396. Rotate Function

problem

Given an array of integers A and let n to be its length.

Assume Bk to be an array obtained by rotating the array A k positions clock-wise, we define a "rotation function" F on A as follow:

F(k) = 0 * Bk[0] + 1 * Bk[1] + ... + (n-1) * Bk[n-1].

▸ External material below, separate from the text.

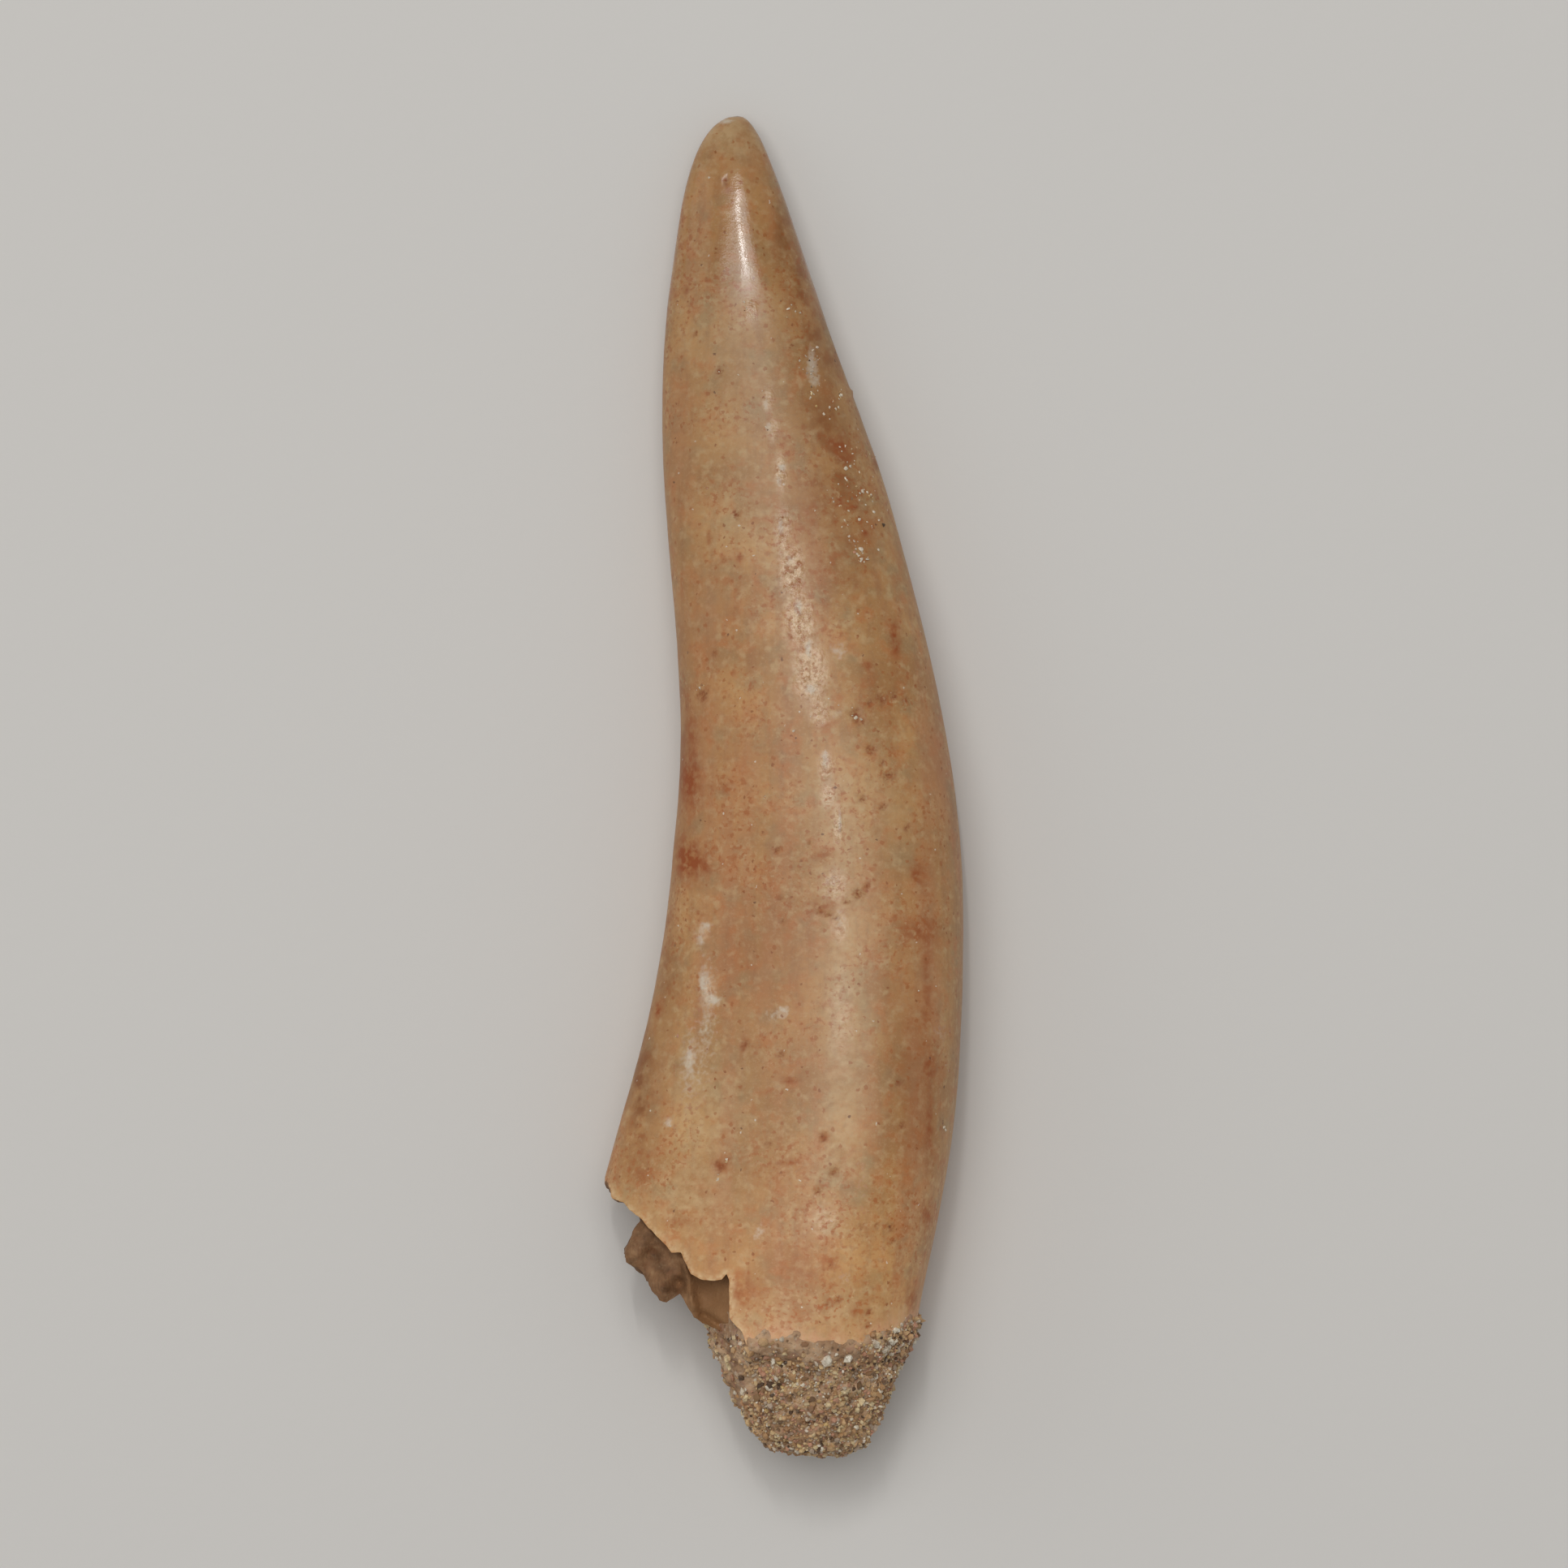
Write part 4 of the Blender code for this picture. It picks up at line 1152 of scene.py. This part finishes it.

Calculate the maximum value of F(0), F(1), ..., F(n-1).

Note:
n is guaranteed to be less than 105.

Example:

A = [4, 3, 2, 6]

F(0) = (0 * 4) + (1 * 3) + (2 * 2) + (3 * 6) = 0 + 3 + 4 + 18 = 25
F(1) = (0 * 6) + (1 * 4) + (2 * 3) + (3 * 2) = 0 + 4 + 6 + 6 = 16
F(2) = (0 * 2) + (1 * 6) + (2 * 4) + (3 * 3) = 0 + 6 + 8 + 9 = 23
F(3) = (0 * 3) + (1 * 2) + (2 * 6) + (3 * 4) = 0 + 2 + 12 + 12 = 26

So the maximum value of F(0), F(1), F(2), F(3) is F(3) = 26.

solution

先遍历下标，然后遍历元素，性能没过关；嵌套次反过来呢？,

怎么嵌套大致都是O(n²)，差别不大

class Solution(object):
    def maxRotateFunction(self, A):
        """
        :type A: List[int]
        :rtype: int
        """
        sums = []
        length = len(A)
        for i in range(length):
            sum = 0
            for index,item in enumerate(A):
                sum += (index+i)%length * item
            sums.append(sum)
        if  not len(sums):
            sums.append(0)
        return max(sums)

class Solution(object):
    def maxRotateFunction(self, A):
        """
        :type A: List[int]
        :rtype: int
        """

        length = len(A)
        sums = [0]*length
        
        for index,item in enumerate(A):
            for offset in range(length):
                sums[offset] += (index+offset)%length * item
        if  not len(sums):
            sums.append(0)
        return max(sums)

discuss

数学寻找关联，然后求解

F(k) = 0 * Bk[0] + 1 * Bk[1] + ... + (n-1) * Bk[n-1]
F(k-1) = 0 * Bk-1[0] + 1 * Bk-1[1] + ... + (n-1) * Bk-1[n-1]
       = 0 * Bk[1] + 1 * Bk[2] + ... + (n-2) * Bk[n-1] + (n-1) * Bk[0]
Then,

F(k) - F(k-1) = Bk[1] + Bk[2] + ... + Bk[n-1] + (1-n)Bk[0]
              = (Bk[0] + ... + Bk[n-1]) - nBk[0]
              = sum - nBk[0]
Thus,

F(k) = F(k-1) + sum - nBk[0]
What is Bk[0]?

k = 0; B[0] = A[0];
k = 1; B[0] = A[len-1];
k = 2; B[0] = A[len-2];
...

int maxRotateFunction(int* A, int ASize) {
    int i, last, sum,m;
    
    if(ASize<=1) return 0;
    
    last=0;
    sum=0;
    for(i=0;i<ASize;i++){
        last += A[i]*i;
        sum+=A[i];
    }
    m=last ;
    for(i=ASize-1;i>=1;i--){
        last += sum - (ASize*A[i]);
        if (last > m) m= last;
    }
    
    return m;
}